**Problem:** Your task is to print all of the data word for word.

**Dataset section:**

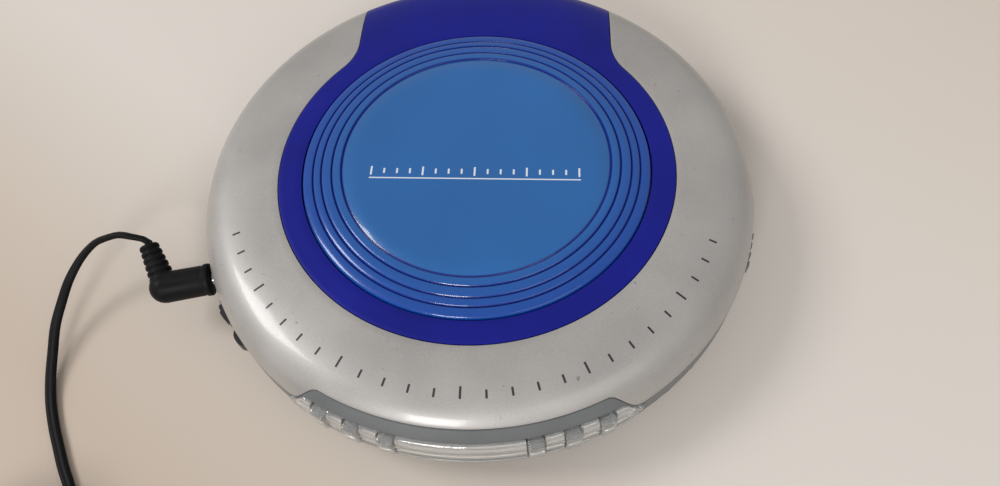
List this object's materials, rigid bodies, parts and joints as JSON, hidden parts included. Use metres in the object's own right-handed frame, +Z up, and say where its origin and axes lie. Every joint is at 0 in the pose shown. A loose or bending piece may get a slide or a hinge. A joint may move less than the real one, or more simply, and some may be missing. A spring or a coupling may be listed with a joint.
{
  "type": "portable cd player",
  "caption": "Round portable disc player with a hinged lid, clear blue window, turntable, sliding pickup, front push buttons, battery bay and a right-angle jack lead.",
  "frame": {"origin": "on the table, under the middle of the player's outline with its hinge and without its lead", "axes": "+Z up, -Y towards the front buttons, +Y towards the hinge, -X towards the jack and volume wheel"},
  "size_m": [0.198, 0.2096, 0.0289],
  "materials": {
    "silver_paint": "satin silver paint on plastic",
    "cobalt_plastic": "fine satin, moulded in cobalt",
    "sky_window": "clear sky blue, polished",
    "case_grey": "fine grain grey",
    "clear_plastic": "clear, polished",
    "black_plastic": "satin black",
    "inner_plastic": "plain moulded",
    "board_green": "green lacquered board",
    "bright_steel": "bright",
    "white_nylon": "plain nylon",
    "black_rubber": "matt",
    "lens_glass": "coated lens",
    "cord_sheath": "soft satin vinyl"
  },
  "bodies": {
    "player": {"deck": "case_grey", "lower_case": "case_grey", "button_trim": "clear_plastic", "hinge_pin": "bright_steel", "lid_spring": "bright_steel", "volume_pot": "inner_plastic", "bass_switch": "inner_plastic", "phones_jack": "inner_plastic", "power_inlet": "inner_plastic", "lid_switch": "inner_plastic", "main_board": "board_green", "key_board_left": "board_green", "key_board_right": "board_green", "chassis": "bright_steel", "damper_1": "black_rubber", "damper_2": "black_rubber", "damper_3": "black_rubber", "spindle_motor": "bright_steel", "guide_rod_main": "bright_steel", "guide_rod_side": "bright_steel", "feed_motor": "bright_steel", "battery_contact_left": "bright_steel", "battery_contact_right": "bright_steel", "case_screw_1": "bright_steel", "case_screw_2": "bright_steel", "case_screw_3": "bright_steel", "case_screw_4": "bright_steel", "foot_1": "black_rubber", "foot_2": "black_rubber", "foot_3": "black_rubber", "foot_4": "black_rubber", "plug": "cord_sheath", "plug_pin": "bright_steel", "lead_free": "cord_sheath", "lead_coil": "cord_sheath", "lead_tail": "cord_sheath", "lead_tie": "black_plastic", "far_plug": "cord_sheath", "far_pin": "bright_steel"},
    "lid": {"lid_cover": "silver_paint", "lid_insert": "cobalt_plastic", "lid_window": "sky_window", "lid_liner": "inner_plastic"},
    "key_1": {"button_1": "clear_plastic"},
    "key_2": {"button_2": "clear_plastic"},
    "key_3": {"button_3": "clear_plastic"},
    "key_4": {"button_4": "clear_plastic"},
    "key_5": {"button_5": "clear_plastic"},
    "key_6": {"button_6": "clear_plastic"},
    "wheel": {"volume_wheel": "black_plastic"},
    "knob": {"bass_knob": "black_plastic"},
    "release": {"open_slide": "black_plastic"},
    "spindle": {"spindle_shaft": "bright_steel", "turntable": "white_nylon"},
    "sled": {"pickup_sled": "black_plastic"},
    "lens": {"objective_lens": "lens_glass"},
    "feed": {"feed_gear": "white_nylon"},
    "pinion": {"feed_pinion": "white_nylon"},
    "door": {"battery_door": "case_grey"}
  },
  "joints": [
    {"name": "lid_hinge", "type": "hinge", "parent": "player", "child": "lid", "pos_m": [0, 0.0701, 0.014], "axis": [-1, 0, 0], "range_deg": [0, 80]},
    {"name": "key_1_press", "type": "slide", "parent": "player", "child": "key_1", "axis": [0.4524, 0.8918, 0], "range_m": [0, 0.0007], "stiffness_N_per_m": 500, "springref_m": -0.0005},
    {"name": "key_2_press", "type": "slide", "parent": "player", "child": "key_2", "axis": [0.3453, 0.9385, 0], "range_m": [0, 0.0007], "stiffness_N_per_m": 500, "springref_m": -0.0005},
    {"name": "key_3_press", "type": "slide", "parent": "player", "child": "key_3", "axis": [0.2317, 0.9728, 0], "range_m": [0, 0.0007], "stiffness_N_per_m": 500, "springref_m": -0.0005},
    {"name": "key_4_press", "type": "slide", "parent": "player", "child": "key_4", "axis": [-0.2317, 0.9728, 0], "range_m": [0, 0.0007], "stiffness_N_per_m": 500, "springref_m": -0.0005},
    {"name": "key_5_press", "type": "slide", "parent": "player", "child": "key_5", "axis": [-0.3453, 0.9385, 0], "range_m": [0, 0.0007], "stiffness_N_per_m": 500, "springref_m": -0.0005},
    {"name": "key_6_press", "type": "slide", "parent": "player", "child": "key_6", "axis": [-0.4524, 0.8918, 0], "range_m": [0, 0.0007], "stiffness_N_per_m": 500, "springref_m": -0.0005},
    {"name": "volume_turn", "type": "hinge", "parent": "player", "child": "wheel", "pos_m": [-0.0557, -0.03617, 0.0122], "axis": [0, 0, 1], "range_deg": [-150, 150]},
    {"name": "bass_slide", "type": "slide", "parent": "player", "child": "knob", "axis": [0.6239, -0.7815, 0], "range_m": [0, 0.002]},
    {"name": "release_slide", "type": "slide", "parent": "player", "child": "release", "axis": [0.2419, 0.9703, 0], "range_m": [0, 0.003], "stiffness_N_per_m": 100, "springref_m": -0.001},
    {"name": "spindle_spin", "type": "hinge", "parent": "player", "child": "spindle", "pos_m": [0, -0.0019, 0.016], "axis": [0, 0, 1], "continuous": true},
    {"name": "sled_slide", "type": "slide", "parent": "player", "child": "sled", "axis": [1, 0, 0], "range_m": [0, 0.0315]},
    {"name": "lens_focus", "type": "slide", "parent": "sled", "child": "lens", "axis": [0, 0, 1], "range_m": [-0.0004, 0.0004], "stiffness_N_per_m": 60},
    {"name": "feed_turn", "type": "hinge", "parent": "player", "child": "feed", "pos_m": [0.027, -0.0257, 0.0111], "axis": [0, 0, 1], "range_deg": [-620, 10]},
    {"name": "pinion_turn", "type": "hinge", "parent": "player", "child": "pinion", "pos_m": [0.01498, -0.02915, 0.0111], "axis": [0, 0, 1], "range_deg": [-40, 2480]},
    {"name": "door_hinge", "type": "hinge", "parent": "player", "child": "door", "pos_m": [0, 0.04995, 0.0021], "axis": [1, 0, 0], "range_deg": [0, 90]}
  ],
  "couplings": [
    {"joint": "feed_turn", "follows": "sled_slide", "rad_per_m": -333.33},
    {"joint": "pinion_turn", "follows": "sled_slide", "rad_per_m": 1333.3}
  ]
}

**Problem solution:**
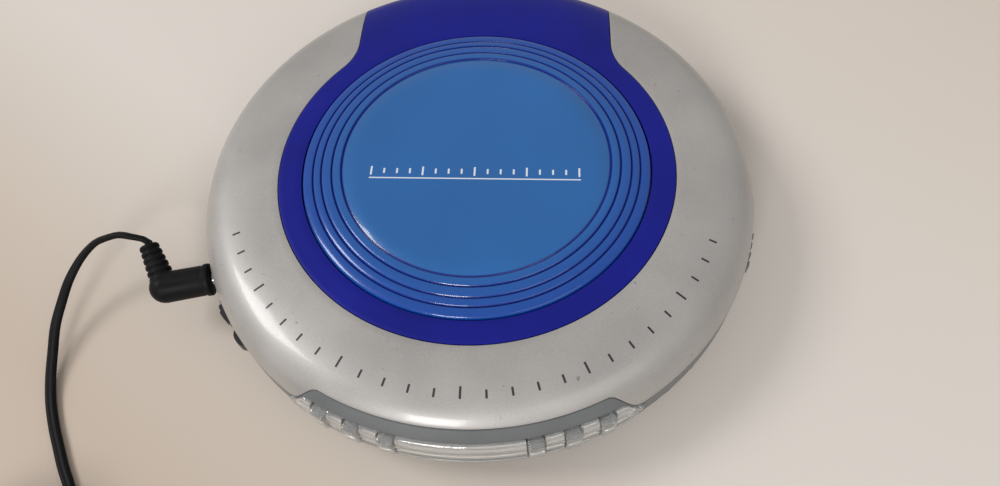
List this object's materials, rigid bodies, parts and joints as JSON, hidden parts included. Use metres in the object's own right-handed frame, +Z up, and say where its origin and axes lie. Every joint is at 0 in the pose shown. A loose or bending piece may get a slide or a hinge. A joint may move less than the real one, or more simply, and some may be missing. A spring or a coupling may be listed with a joint.
{
  "type": "portable cd player",
  "caption": "Round portable disc player with a hinged lid, clear blue window, turntable, sliding pickup, front push buttons, battery bay and a right-angle jack lead.",
  "frame": {"origin": "on the table, under the middle of the player's outline with its hinge and without its lead", "axes": "+Z up, -Y towards the front buttons, +Y towards the hinge, -X towards the jack and volume wheel"},
  "size_m": [0.198, 0.2096, 0.0289],
  "materials": {
    "silver_paint": "satin silver paint on plastic",
    "cobalt_plastic": "fine satin, moulded in cobalt",
    "sky_window": "clear sky blue, polished",
    "case_grey": "fine grain grey",
    "clear_plastic": "clear, polished",
    "black_plastic": "satin black",
    "inner_plastic": "plain moulded",
    "board_green": "green lacquered board",
    "bright_steel": "bright",
    "white_nylon": "plain nylon",
    "black_rubber": "matt",
    "lens_glass": "coated lens",
    "cord_sheath": "soft satin vinyl"
  },
  "bodies": {
    "player": {"deck": "case_grey", "lower_case": "case_grey", "button_trim": "clear_plastic", "hinge_pin": "bright_steel", "lid_spring": "bright_steel", "volume_pot": "inner_plastic", "bass_switch": "inner_plastic", "phones_jack": "inner_plastic", "power_inlet": "inner_plastic", "lid_switch": "inner_plastic", "main_board": "board_green", "key_board_left": "board_green", "key_board_right": "board_green", "chassis": "bright_steel", "damper_1": "black_rubber", "damper_2": "black_rubber", "damper_3": "black_rubber", "spindle_motor": "bright_steel", "guide_rod_main": "bright_steel", "guide_rod_side": "bright_steel", "feed_motor": "bright_steel", "battery_contact_left": "bright_steel", "battery_contact_right": "bright_steel", "case_screw_1": "bright_steel", "case_screw_2": "bright_steel", "case_screw_3": "bright_steel", "case_screw_4": "bright_steel", "foot_1": "black_rubber", "foot_2": "black_rubber", "foot_3": "black_rubber", "foot_4": "black_rubber", "plug": "cord_sheath", "plug_pin": "bright_steel", "lead_free": "cord_sheath", "lead_coil": "cord_sheath", "lead_tail": "cord_sheath", "lead_tie": "black_plastic", "far_plug": "cord_sheath", "far_pin": "bright_steel"},
    "lid": {"lid_cover": "silver_paint", "lid_insert": "cobalt_plastic", "lid_window": "sky_window", "lid_liner": "inner_plastic"},
    "key_1": {"button_1": "clear_plastic"},
    "key_2": {"button_2": "clear_plastic"},
    "key_3": {"button_3": "clear_plastic"},
    "key_4": {"button_4": "clear_plastic"},
    "key_5": {"button_5": "clear_plastic"},
    "key_6": {"button_6": "clear_plastic"},
    "wheel": {"volume_wheel": "black_plastic"},
    "knob": {"bass_knob": "black_plastic"},
    "release": {"open_slide": "black_plastic"},
    "spindle": {"spindle_shaft": "bright_steel", "turntable": "white_nylon"},
    "sled": {"pickup_sled": "black_plastic"},
    "lens": {"objective_lens": "lens_glass"},
    "feed": {"feed_gear": "white_nylon"},
    "pinion": {"feed_pinion": "white_nylon"},
    "door": {"battery_door": "case_grey"}
  },
  "joints": [
    {"name": "lid_hinge", "type": "hinge", "parent": "player", "child": "lid", "pos_m": [0, 0.0701, 0.014], "axis": [-1, 0, 0], "range_deg": [0, 80]},
    {"name": "key_1_press", "type": "slide", "parent": "player", "child": "key_1", "axis": [0.4524, 0.8918, 0], "range_m": [0, 0.0007], "stiffness_N_per_m": 500, "springref_m": -0.0005},
    {"name": "key_2_press", "type": "slide", "parent": "player", "child": "key_2", "axis": [0.3453, 0.9385, 0], "range_m": [0, 0.0007], "stiffness_N_per_m": 500, "springref_m": -0.0005},
    {"name": "key_3_press", "type": "slide", "parent": "player", "child": "key_3", "axis": [0.2317, 0.9728, 0], "range_m": [0, 0.0007], "stiffness_N_per_m": 500, "springref_m": -0.0005},
    {"name": "key_4_press", "type": "slide", "parent": "player", "child": "key_4", "axis": [-0.2317, 0.9728, 0], "range_m": [0, 0.0007], "stiffness_N_per_m": 500, "springref_m": -0.0005},
    {"name": "key_5_press", "type": "slide", "parent": "player", "child": "key_5", "axis": [-0.3453, 0.9385, 0], "range_m": [0, 0.0007], "stiffness_N_per_m": 500, "springref_m": -0.0005},
    {"name": "key_6_press", "type": "slide", "parent": "player", "child": "key_6", "axis": [-0.4524, 0.8918, 0], "range_m": [0, 0.0007], "stiffness_N_per_m": 500, "springref_m": -0.0005},
    {"name": "volume_turn", "type": "hinge", "parent": "player", "child": "wheel", "pos_m": [-0.0557, -0.03617, 0.0122], "axis": [0, 0, 1], "range_deg": [-150, 150]},
    {"name": "bass_slide", "type": "slide", "parent": "player", "child": "knob", "axis": [0.6239, -0.7815, 0], "range_m": [0, 0.002]},
    {"name": "release_slide", "type": "slide", "parent": "player", "child": "release", "axis": [0.2419, 0.9703, 0], "range_m": [0, 0.003], "stiffness_N_per_m": 100, "springref_m": -0.001},
    {"name": "spindle_spin", "type": "hinge", "parent": "player", "child": "spindle", "pos_m": [0, -0.0019, 0.016], "axis": [0, 0, 1], "continuous": true},
    {"name": "sled_slide", "type": "slide", "parent": "player", "child": "sled", "axis": [1, 0, 0], "range_m": [0, 0.0315]},
    {"name": "lens_focus", "type": "slide", "parent": "sled", "child": "lens", "axis": [0, 0, 1], "range_m": [-0.0004, 0.0004], "stiffness_N_per_m": 60},
    {"name": "feed_turn", "type": "hinge", "parent": "player", "child": "feed", "pos_m": [0.027, -0.0257, 0.0111], "axis": [0, 0, 1], "range_deg": [-620, 10]},
    {"name": "pinion_turn", "type": "hinge", "parent": "player", "child": "pinion", "pos_m": [0.01498, -0.02915, 0.0111], "axis": [0, 0, 1], "range_deg": [-40, 2480]},
    {"name": "door_hinge", "type": "hinge", "parent": "player", "child": "door", "pos_m": [0, 0.04995, 0.0021], "axis": [1, 0, 0], "range_deg": [0, 90]}
  ],
  "couplings": [
    {"joint": "feed_turn", "follows": "sled_slide", "rad_per_m": -333.33},
    {"joint": "pinion_turn", "follows": "sled_slide", "rad_per_m": 1333.3}
  ]
}